BMW E36 HVAC fan installation tool.

We finally gave up and developed a tool. Prior to reassembly in situ, we found it helpful to mock up the fan and tool assembly on the bench first. This allowed us to mark which spokes the bolts would travel between in order to get the fan clocking in the orientation we need. We used a paint pen to mark the spokes that the installation tool bolts should travel between.

BMW E36 HVAC fan rotated such that it can be maneuvered into its final position.

With the RHS cage separated from the fan assembly, the RHS cage can be placed in position, followed by the rest of the fan assembly.
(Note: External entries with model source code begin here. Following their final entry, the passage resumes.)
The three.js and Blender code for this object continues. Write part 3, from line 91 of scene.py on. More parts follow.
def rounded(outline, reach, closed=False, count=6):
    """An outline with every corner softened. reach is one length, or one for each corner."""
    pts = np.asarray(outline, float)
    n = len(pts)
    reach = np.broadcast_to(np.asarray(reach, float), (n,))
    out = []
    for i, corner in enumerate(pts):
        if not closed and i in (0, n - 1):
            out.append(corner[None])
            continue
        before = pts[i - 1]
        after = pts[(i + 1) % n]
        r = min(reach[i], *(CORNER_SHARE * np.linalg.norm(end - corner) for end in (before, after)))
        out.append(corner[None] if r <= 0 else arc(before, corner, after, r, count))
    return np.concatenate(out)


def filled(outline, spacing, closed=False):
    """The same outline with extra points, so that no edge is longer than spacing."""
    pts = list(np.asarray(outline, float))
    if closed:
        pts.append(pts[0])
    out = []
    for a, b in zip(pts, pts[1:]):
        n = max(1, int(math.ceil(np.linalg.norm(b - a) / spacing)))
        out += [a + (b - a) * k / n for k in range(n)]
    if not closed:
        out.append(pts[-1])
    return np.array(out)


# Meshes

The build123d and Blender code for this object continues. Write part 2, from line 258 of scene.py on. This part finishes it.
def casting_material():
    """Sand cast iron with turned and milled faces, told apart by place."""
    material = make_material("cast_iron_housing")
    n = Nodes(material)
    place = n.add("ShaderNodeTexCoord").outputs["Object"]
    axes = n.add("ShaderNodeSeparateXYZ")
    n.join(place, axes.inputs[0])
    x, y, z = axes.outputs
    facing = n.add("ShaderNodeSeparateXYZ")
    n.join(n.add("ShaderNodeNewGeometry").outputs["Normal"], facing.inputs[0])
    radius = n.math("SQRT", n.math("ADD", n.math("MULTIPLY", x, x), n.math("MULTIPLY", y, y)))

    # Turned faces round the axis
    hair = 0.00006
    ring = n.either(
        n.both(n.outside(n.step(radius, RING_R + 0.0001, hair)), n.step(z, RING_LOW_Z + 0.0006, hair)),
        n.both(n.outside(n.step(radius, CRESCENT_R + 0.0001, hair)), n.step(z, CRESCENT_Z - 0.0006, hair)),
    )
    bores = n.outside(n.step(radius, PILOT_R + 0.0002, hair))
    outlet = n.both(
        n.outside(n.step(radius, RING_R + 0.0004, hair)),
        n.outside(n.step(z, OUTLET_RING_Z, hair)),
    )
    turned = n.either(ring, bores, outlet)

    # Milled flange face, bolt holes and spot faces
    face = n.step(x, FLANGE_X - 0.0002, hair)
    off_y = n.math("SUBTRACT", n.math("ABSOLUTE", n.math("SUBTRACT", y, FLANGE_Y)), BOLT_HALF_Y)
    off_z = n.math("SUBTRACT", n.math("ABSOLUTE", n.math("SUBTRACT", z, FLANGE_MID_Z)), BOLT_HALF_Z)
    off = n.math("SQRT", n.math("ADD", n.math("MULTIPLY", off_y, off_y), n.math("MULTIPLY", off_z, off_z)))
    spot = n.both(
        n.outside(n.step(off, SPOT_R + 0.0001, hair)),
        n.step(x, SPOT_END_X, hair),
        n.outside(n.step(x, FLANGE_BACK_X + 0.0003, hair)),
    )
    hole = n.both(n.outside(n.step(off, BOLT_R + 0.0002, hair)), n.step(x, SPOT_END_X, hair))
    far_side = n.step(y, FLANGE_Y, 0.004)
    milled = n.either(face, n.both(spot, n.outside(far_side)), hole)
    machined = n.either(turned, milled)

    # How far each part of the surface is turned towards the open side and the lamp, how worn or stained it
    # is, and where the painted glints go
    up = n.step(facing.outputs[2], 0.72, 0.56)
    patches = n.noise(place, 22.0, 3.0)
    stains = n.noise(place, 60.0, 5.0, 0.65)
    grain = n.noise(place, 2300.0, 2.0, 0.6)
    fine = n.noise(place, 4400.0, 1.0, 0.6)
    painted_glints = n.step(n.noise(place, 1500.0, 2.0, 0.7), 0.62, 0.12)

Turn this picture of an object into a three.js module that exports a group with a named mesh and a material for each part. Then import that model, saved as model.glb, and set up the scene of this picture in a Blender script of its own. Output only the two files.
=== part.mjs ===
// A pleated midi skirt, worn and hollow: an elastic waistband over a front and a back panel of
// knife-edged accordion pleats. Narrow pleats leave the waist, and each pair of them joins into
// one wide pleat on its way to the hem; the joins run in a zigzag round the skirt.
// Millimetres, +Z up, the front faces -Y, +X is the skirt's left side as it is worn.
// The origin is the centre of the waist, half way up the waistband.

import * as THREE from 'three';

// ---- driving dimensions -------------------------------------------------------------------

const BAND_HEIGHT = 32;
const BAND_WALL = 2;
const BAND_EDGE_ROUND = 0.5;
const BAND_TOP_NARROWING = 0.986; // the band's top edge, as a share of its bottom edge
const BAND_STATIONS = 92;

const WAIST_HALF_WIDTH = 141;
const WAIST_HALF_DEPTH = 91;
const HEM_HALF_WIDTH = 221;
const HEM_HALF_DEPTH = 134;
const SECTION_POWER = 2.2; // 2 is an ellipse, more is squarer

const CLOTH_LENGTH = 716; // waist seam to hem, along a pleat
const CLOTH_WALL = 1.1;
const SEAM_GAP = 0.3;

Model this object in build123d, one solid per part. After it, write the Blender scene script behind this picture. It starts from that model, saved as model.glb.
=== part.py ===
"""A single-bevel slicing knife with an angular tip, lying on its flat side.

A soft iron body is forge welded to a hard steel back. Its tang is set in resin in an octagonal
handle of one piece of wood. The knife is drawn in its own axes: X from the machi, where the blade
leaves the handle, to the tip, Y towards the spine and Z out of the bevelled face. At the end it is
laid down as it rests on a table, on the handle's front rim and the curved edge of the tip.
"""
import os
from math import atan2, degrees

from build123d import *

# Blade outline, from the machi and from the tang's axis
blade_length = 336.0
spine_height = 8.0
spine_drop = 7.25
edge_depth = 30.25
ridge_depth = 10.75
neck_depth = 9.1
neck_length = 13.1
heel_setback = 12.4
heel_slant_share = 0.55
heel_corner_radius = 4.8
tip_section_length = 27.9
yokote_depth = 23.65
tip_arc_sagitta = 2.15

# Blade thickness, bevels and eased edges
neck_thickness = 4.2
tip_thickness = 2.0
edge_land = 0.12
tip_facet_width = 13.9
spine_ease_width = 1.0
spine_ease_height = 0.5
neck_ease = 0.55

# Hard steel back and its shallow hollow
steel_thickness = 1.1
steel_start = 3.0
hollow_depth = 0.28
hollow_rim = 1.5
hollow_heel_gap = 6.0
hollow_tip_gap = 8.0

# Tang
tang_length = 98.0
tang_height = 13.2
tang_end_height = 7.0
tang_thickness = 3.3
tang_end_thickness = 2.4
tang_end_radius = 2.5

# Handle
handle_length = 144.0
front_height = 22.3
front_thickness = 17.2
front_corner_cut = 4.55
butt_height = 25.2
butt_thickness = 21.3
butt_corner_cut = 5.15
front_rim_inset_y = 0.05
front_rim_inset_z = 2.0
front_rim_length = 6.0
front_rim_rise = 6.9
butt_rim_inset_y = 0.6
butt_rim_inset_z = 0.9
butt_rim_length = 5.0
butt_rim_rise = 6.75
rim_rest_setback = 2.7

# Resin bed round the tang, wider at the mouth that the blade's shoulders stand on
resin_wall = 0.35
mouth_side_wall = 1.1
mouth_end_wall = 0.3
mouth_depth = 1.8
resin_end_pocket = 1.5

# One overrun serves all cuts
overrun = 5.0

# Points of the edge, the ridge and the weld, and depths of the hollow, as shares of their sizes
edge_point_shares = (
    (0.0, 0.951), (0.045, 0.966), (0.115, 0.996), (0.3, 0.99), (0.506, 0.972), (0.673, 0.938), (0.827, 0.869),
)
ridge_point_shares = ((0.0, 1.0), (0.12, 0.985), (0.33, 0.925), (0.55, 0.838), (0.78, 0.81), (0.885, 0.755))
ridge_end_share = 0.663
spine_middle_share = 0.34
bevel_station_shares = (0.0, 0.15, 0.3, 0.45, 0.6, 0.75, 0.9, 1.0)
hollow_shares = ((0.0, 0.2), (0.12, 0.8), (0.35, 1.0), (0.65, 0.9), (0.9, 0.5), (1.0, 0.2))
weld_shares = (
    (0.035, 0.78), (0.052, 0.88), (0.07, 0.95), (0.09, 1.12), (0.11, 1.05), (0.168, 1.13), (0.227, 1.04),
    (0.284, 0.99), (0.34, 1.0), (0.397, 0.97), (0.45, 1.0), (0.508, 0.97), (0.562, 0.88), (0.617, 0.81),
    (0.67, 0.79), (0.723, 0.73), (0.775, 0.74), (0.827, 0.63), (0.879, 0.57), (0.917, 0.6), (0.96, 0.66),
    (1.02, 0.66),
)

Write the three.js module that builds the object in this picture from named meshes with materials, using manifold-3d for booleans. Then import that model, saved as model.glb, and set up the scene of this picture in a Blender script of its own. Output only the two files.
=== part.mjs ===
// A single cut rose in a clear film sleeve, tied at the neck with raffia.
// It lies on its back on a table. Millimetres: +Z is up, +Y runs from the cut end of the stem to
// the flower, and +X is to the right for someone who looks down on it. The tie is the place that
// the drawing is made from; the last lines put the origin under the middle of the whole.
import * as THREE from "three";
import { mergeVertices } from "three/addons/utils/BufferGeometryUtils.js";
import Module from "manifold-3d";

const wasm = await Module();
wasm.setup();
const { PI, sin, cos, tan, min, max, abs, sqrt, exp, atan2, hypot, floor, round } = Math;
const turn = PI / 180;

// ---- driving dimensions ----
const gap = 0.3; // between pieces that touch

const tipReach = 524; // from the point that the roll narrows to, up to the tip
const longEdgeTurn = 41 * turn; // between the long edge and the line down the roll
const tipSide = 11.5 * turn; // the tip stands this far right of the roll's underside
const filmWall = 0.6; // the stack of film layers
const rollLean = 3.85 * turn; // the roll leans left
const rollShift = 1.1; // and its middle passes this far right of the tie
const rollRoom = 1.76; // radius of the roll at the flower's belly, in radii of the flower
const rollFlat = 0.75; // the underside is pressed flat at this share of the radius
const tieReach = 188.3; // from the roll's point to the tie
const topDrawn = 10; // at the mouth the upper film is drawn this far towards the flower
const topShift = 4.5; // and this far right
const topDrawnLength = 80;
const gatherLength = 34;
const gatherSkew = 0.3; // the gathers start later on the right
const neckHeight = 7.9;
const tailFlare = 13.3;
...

IMPORTANT: double check the orientation of the RHS fan cage, because it is possible to put it on the wrong way. Once the fan cage is installed, cutting it out is the only way we know of to get it off.

BMW E36 HVAC fan with installation tool in place, just prior to drawing the fan cage onto the motor shaft.

Align the two fan cages in their balanced orientation, referencing the marks you previously made. Position the installation tool. One end of the installation tool has a tether so that it can be retrieved in the event that it falls into the HVAC ducting. Tie off the tether to something. The installation tool will be loose at first. Tighten the bolts until the slack is taken up and stop to check that everything is lined up and in proper alignment. Alternate tightening each bolt a turn or two at a time so that the cage gets pressed on straight. Remove the tool after the fan cage is installed.

Reattach the clip that holds the fan motor in place. Plug in the electrical connectors and zip tie the harness to the clip. The electrical connectors are gendered such that you can't mix them up.

Once the new fan and LHS duct is installed, and we recommend function testing the fan before buttoning everything back up. Reconnect the battery, and turn the key in the ignition to position 2. Turn on the fan and make sure there are no weird noises. Check that the fans can turn freely and aren't rubbing on the plastic housings, wiring or anything else. We had to adjust our LHS fan cage slightly inboard by putting a socket and long extension on the center of the fan cage and tapping it in a little with a hammer. We also had to adjust our wire routing to avoid rubbing the fan cage.

Assembly is the reverse of disassembly.

This is still a difficult job, with many steps and tight spaces to work in, but without the custom tools we made, we don't know how this job is possible. If you can do this job without the special tool, you have our admiration, but if you get stuck, we are here to help. With our new blower fan assembly in, the fan no longer squeals when running.